§ **Requirements**: Give back exactly the lines from the start of the listing to the line containing "# is shifted", inclusive, and nothing beyond them.

§ **Raw records**:
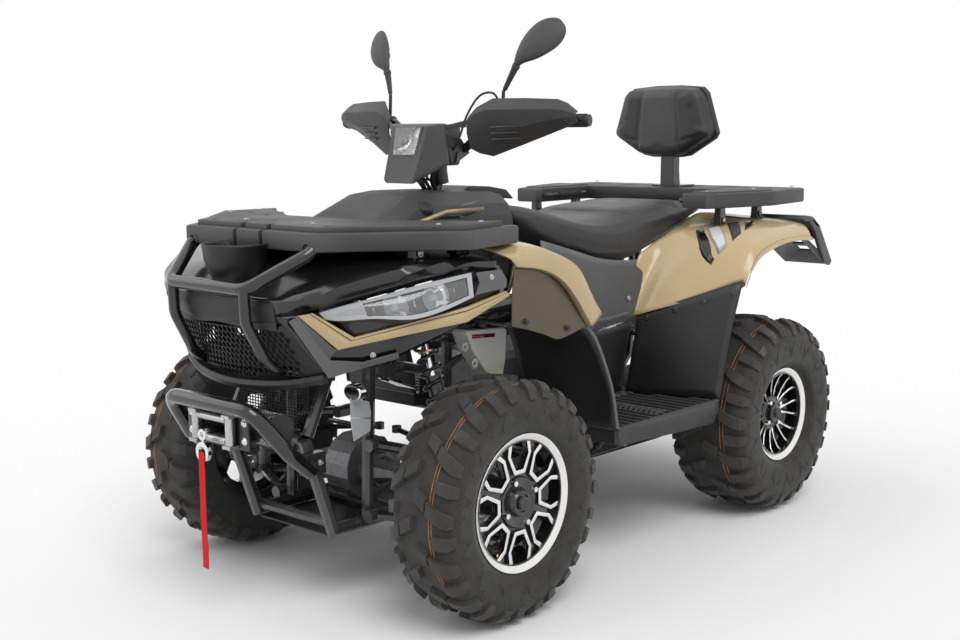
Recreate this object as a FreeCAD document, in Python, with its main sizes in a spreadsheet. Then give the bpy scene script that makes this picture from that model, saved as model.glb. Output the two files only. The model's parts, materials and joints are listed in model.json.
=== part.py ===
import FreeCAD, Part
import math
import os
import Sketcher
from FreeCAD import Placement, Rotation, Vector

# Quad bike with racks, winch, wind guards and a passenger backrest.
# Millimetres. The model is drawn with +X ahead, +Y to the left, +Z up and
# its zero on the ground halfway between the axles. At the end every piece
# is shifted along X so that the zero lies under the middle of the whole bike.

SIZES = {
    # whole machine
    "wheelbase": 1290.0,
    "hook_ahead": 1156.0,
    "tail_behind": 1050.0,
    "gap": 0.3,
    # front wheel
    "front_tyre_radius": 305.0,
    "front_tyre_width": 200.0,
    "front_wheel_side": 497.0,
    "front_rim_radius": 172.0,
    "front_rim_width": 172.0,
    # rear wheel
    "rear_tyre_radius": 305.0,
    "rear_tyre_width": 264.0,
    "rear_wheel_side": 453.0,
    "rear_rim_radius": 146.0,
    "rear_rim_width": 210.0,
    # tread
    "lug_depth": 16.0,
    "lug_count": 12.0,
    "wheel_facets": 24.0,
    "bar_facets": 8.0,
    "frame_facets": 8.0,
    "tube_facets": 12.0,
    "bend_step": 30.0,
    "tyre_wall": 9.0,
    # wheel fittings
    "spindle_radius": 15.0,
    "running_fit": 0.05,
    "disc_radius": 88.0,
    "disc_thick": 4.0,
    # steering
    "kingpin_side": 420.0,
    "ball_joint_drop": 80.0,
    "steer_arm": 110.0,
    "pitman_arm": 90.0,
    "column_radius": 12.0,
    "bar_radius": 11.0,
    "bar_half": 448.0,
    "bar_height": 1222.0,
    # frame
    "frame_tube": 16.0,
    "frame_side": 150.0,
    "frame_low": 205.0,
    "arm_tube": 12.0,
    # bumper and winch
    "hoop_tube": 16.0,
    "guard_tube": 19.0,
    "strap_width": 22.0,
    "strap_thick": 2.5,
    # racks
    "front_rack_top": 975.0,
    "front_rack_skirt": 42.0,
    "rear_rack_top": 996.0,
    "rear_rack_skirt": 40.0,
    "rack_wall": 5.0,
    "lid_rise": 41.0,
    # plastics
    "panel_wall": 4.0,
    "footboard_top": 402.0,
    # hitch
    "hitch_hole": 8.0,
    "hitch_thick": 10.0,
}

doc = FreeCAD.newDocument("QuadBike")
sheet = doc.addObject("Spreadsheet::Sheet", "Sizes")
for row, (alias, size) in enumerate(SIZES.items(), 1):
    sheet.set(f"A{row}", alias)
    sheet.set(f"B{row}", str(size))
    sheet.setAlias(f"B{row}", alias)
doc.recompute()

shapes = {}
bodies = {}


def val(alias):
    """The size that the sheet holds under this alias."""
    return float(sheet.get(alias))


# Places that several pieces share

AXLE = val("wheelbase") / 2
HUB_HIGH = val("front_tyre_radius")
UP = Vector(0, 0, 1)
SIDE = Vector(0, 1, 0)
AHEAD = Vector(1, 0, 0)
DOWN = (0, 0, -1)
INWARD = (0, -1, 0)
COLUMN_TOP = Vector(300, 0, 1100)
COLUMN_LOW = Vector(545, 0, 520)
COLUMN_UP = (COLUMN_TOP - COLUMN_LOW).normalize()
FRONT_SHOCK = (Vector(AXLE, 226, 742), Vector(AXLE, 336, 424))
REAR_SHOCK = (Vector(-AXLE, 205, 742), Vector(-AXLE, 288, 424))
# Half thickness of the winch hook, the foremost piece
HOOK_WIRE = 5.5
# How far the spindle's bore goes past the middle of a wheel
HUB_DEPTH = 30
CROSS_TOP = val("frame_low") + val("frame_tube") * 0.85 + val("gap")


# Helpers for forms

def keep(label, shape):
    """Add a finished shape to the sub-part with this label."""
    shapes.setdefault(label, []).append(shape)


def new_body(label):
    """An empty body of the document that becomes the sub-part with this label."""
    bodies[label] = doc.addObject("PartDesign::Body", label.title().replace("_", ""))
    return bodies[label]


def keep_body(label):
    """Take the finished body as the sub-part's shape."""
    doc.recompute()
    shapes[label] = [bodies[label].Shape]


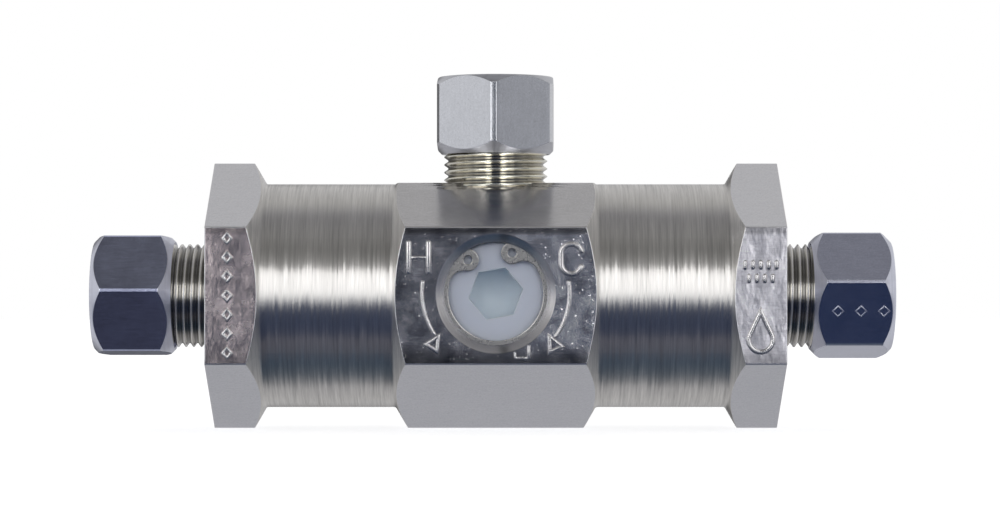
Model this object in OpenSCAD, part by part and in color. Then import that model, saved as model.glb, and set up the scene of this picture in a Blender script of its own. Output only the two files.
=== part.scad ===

§ **Finished exercise**:
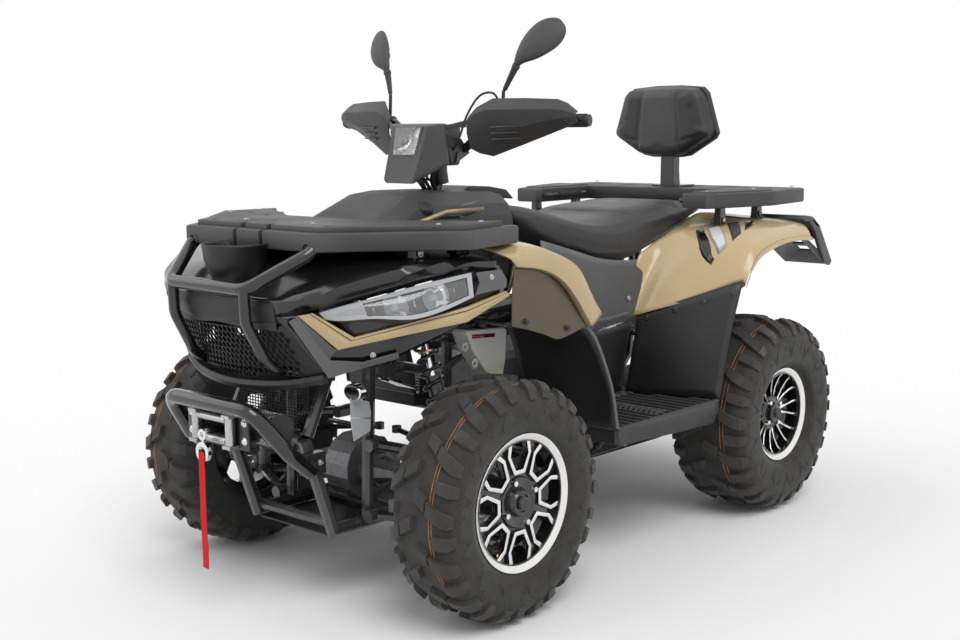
Recreate this object as a FreeCAD document, in Python, with its main sizes in a spreadsheet. Then give the bpy scene script that makes this picture from that model, saved as model.glb. Output the two files only. The model's parts, materials and joints are listed in model.json.
=== part.py ===
import FreeCAD, Part
import math
import os
import Sketcher
from FreeCAD import Placement, Rotation, Vector

# Quad bike with racks, winch, wind guards and a passenger backrest.
# Millimetres. The model is drawn with +X ahead, +Y to the left, +Z up and
# its zero on the ground halfway between the axles. At the end every piece
# is shifted along X so that the zero lies under the middle of the whole bike.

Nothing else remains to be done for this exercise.